Hay quien, y yo me encuentro entre ellos, no está destinado a “pensar en grande”, como se le llama vulgarmente a la ambición o codicia desmedida. Quisiera creer que un conformismo bien administrado no le causará daño a otros que intentan llevar solamente una vida tranquila, ecuánime y sin mayores aspavientos. Cuando escucho que la palabra “guerra” involucra a naciones guiadas o empujadas hacia el conflicto bélico por sus gobiernos, no ceso de pensar en las palabras de Henry David Thoreau: “Transformemos nuestra vida en una fricción que detenga la maquinaria”. La guerra que conduce al sufrimiento de las personas comunes es repugnante y encarna la crueldad e injusticia por antonomasia. Es justo allí donde uno se percata de un ardid mayúsculo: se hace la guerra en nuestro nombre más allá de un consentimiento razonado, y somos nosotros quienes terminamos heridos, muertos, empobrecidos y cada vez más débiles a la hora de oponerse a las instituciones marciales. En el siglo XXI los ejércitos tendrían que desaparecer o ser reducidos a guardias que lleven a cabo funciones civiles: el ejército militar es un anacronismo. Su existencia da lugar a los turbios negocios de armas y a que los gobiernos en turno los utilicen para fortalecer su dictadura o sus decisiones. Vida y destino, de Vasili Grossman, es una extensa novela en la que se intenta llevar al lector hasta el campo de batalla en Stalingrado durante la II Guerra Mundial. No me adentraré en el relato de esta obra de sobra conocida y de dimensiones gigantescas. Elijo dos momentos en sus páginas que son reflexiones acerca de la guerra. El primero es el dibujo de un soldado que, si bien al principio de la acción tiene la impresión de representar a un todo que lo contiene; después y una vez en medio del combate, desgarrado en su uniforme, amedrentado, las balas rozando su cuerpo y más allá de cualquier estrategia dictada por un oficial, se enfrenta a la soledad u orfandad que lo abraza como realidad única. Se percata del enorme engaño al que ha sido arrastrado, o bien se reconcilia en el infierno que parece tiene el deber de vivir. El segundo momento que elegí de esta obra es cuando Grossman escribe: “No hay destino más duro que sentir que uno no pertenece a su tiempo. El tiempo sólo ama a aquellos que ha engendrado; a sus hijos, a sus héroes, a sus trabajadores”. Pero —afirmo— si ser considerado hijastro de su tiempo ahorra a uno la brutalidad y locura de una guerra entonces bienvenida la bastardía.

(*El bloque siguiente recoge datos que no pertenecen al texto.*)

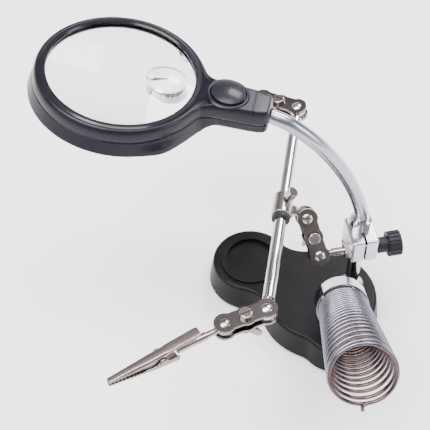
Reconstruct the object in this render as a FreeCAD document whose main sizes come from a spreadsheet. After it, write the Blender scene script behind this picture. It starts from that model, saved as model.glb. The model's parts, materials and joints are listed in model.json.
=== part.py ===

En alguna conferencia el escritor Norman Mailer expresó que en vista de que la democracia es buena y bella, se encuentra siempre en constante peligro. Es entonces cuando los paladines de la empresa armamentista, los ejércitos y los políticos supeditados a estos consorcios inventan una guerra para su provecho, como fue el caso de la intervención de Bush y compañía en Irak. Al respecto de la guerra en Afganistán, Gore Vidal escribió en Soñando la guerra y sobre el ciudadano estadounidense: “No somos idiotas. Estamos acobardados por la desinformación de los medios de comunicación, por una visión tendenciosa del mundo y unos impuestos tremendos que financian una permanente maquinaria bélica”.
Pese a que es inútil negar que existen conflictos humanos inevitables, creo que en las absurdas maniobras bélicas, territoriales y comerciales como las que hoy se expresan a través del conflicto entre Ucrania y Rusia, no debería uno dejar de pensar en el individuo común, es decir en aquel que perderá a su familia, la vida, su casa; el que trabaja honradamente, se lleva bien con sus vecinos y no sabe de los grandes negocios y tiranías que se traman en su nombre. Más vale ser hijastro de su tiempo que hijo de las guerras de su tiempo. Es imposible aquilatar el dolor que causan estas manifestaciones anacrónicas dizque nacionalistas en las personas que no desean ser arrastradas a ninguna guerra, física, tecnológica o económica. Antes de que los expertos, políticos y medios los colmen de historia, datos actuales, “duros”, y los actualicen respecto a esta “nueva” guerra, sería muy conveniente recordar quiénes son los que sufren en las batallas y quiénes, a menudo, viven, lucran y se fortalecen a su costa.